In typical Chap manner, everything here is invested with instantly memorable melodies and several clear but disparate references whilst sounding like no other band has ever sounded. Opening song “Rhythm King“, over a distant reminder of a motown groove, asks of its elusive title character to “show me the way out of the darkness and remind me where my heart is“ while the album’s trademark super high-pitched guitars and super low bass rumble in a strange flow of harmonies.

“What did we do“ is the closest the Chap have ever gotten to a commercial radio single; while a pulsating synth bassline is complemented by ukuleles and more trademark high guitars, the song documents an onset of bittersweet memories triggered by a visit to an old haunt.

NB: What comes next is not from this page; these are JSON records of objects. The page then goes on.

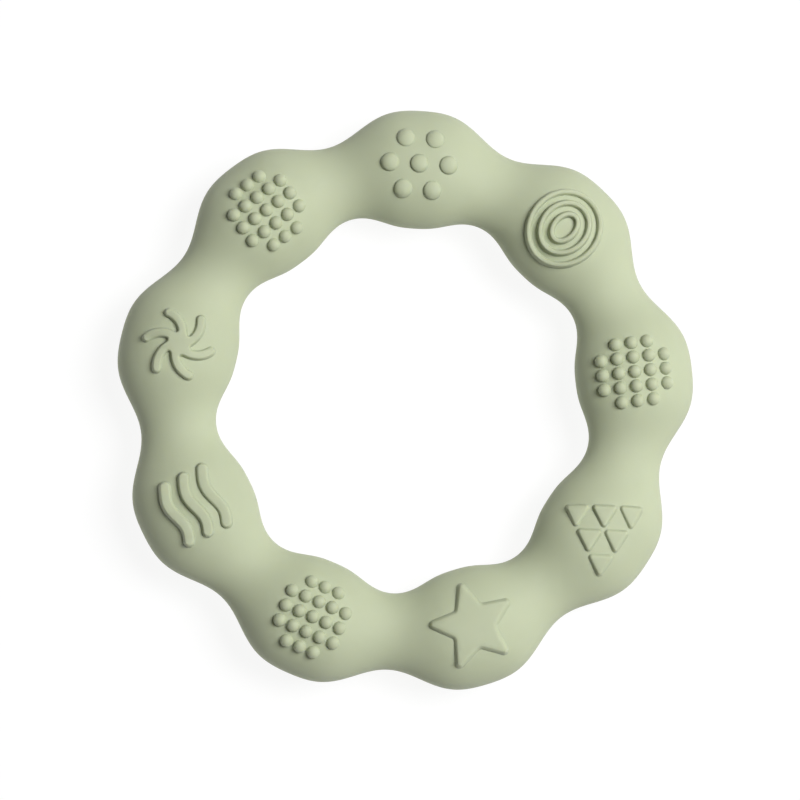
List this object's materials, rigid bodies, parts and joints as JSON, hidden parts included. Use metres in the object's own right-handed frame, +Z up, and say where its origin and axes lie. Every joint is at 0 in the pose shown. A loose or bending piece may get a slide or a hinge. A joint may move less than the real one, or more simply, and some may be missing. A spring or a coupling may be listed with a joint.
{
  "type": "teething ring",
  "caption": "Soft silicone teething ring of rounded beads and slim necks round an open hole, with raised chewing patterns front and back.",
  "frame": {"origin": "centre of the ring on its mid-plane, in the middle of the hole", "axes": "+Z up along the ring's axis, out of the front; +Y towards the bead with seven buttons; +X to its right, seen from the front"},
  "size_m": [0.0992, 0.0982, 0.0178],
  "materials": {
    "silicone": "matte moulded silicone, sage green"
  },
  "bodies": {
    "root": {"ring_body": "silicone", "front_seven_dots": "silicone", "front_ovals": "silicone", "front_fine_dots_1": "silicone", "front_triangles": "silicone", "front_star": "silicone", "front_fine_dots_2": "silicone", "front_waves": "silicone", "front_pinwheel": "silicone", "front_fine_dots_3": "silicone", "back_seven_dots": "silicone", "back_ovals": "silicone", "back_fine_dots_1": "silicone", "back_triangles": "silicone", "back_star": "silicone", "back_fine_dots_2": "silicone", "back_waves": "silicone", "back_pinwheel": "silicone", "back_fine_dots_3": "silicone"}
  },
  "joints": []
}
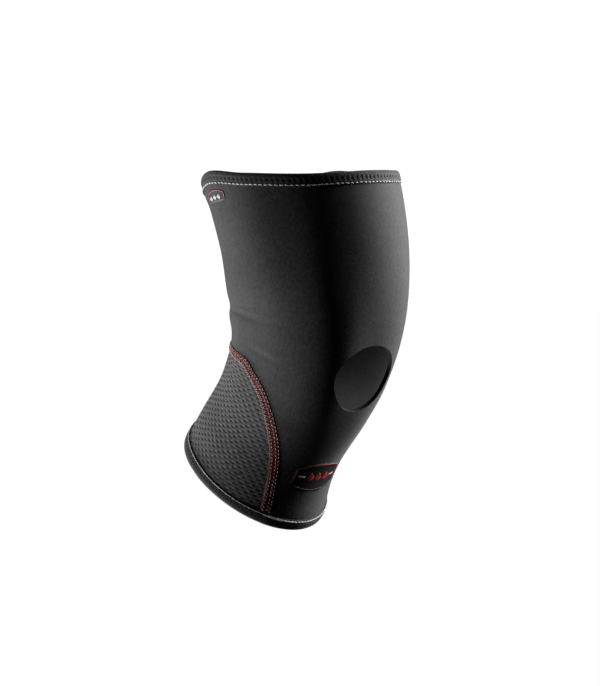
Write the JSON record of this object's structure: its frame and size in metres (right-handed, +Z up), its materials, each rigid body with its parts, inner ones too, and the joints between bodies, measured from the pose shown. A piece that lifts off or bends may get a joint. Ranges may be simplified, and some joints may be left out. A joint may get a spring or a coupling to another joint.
{
  "type": "open patella knee sleeve",
  "caption": "Pull-on neoprene knee sleeve in its worn, slightly bent shape, with an oval kneecap opening and a mesh panel behind knee and calf.",
  "frame": {"origin": "middle of the knee on the leg's own middle line, level with the kneecap opening", "axes": "+Z up along the standing leg, the kneecap opening faces -Y, X across the knee"},
  "size_m": [0.1472, 0.187, 0.2802],
  "materials": {
    "neoprene": "matt nylon-faced neoprene, charcoal",
    "spacer_mesh": "open spacer knit, dark grey",
    "binding": "folded knit binding, black",
    "seam_thread": "red flat seam stitching",
    "transfer": "thin heat transfer, red on black"
  },
  "bodies": {
    "root": {"neoprene_body": "neoprene", "mesh_back_panel": "spacer_mesh", "top_binding": "binding", "bottom_binding": "binding", "seam_band": "seam_thread", "shin_badge": "transfer", "thigh_badge": "transfer"}
  },
  "joints": []
}
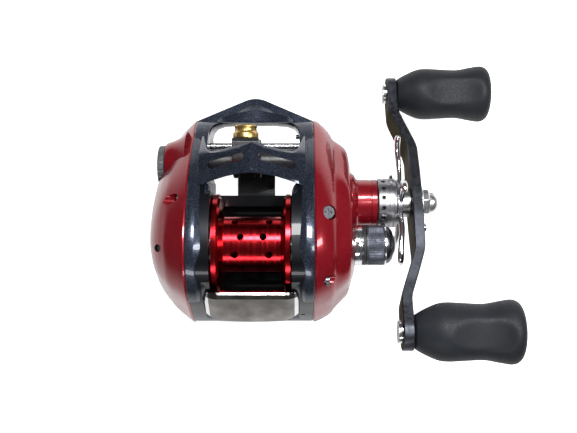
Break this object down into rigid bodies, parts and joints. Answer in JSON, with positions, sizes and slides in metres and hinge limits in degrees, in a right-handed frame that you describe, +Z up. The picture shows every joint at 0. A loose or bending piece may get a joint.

Elsewhere, on title track “We Are nobody”, the Chap magically combine a Tears For Fears homage of sorts with a surreal, frightening and deadpan tale of dissolving identities and mass migration.

“Look at the girl“ is the first song Panos and Johannes ever wrote together, shortly after meeting at University in 1997. Back then the original lyrics to the song were written by friend Geoff Lucas and have now been augmented by the Chap for the album version: as a sparse funk riff explodes into deft open harmonies, the narrator reflects on seeing a beautiful girl cycle by and eventually hints at a tragic incident...

The Chap are weird, right? So, making a serious pop record, is that going to work? You bet it is. For the human experience is a very weird thing and long ago the Chap, with their extraodinary musical versatility and deadpan delivery, made it their mission to condense that weirdness into breathtaking music. Be it in a hyperactive, humorous way or, as beautifully done here, a melancholy, introspective way.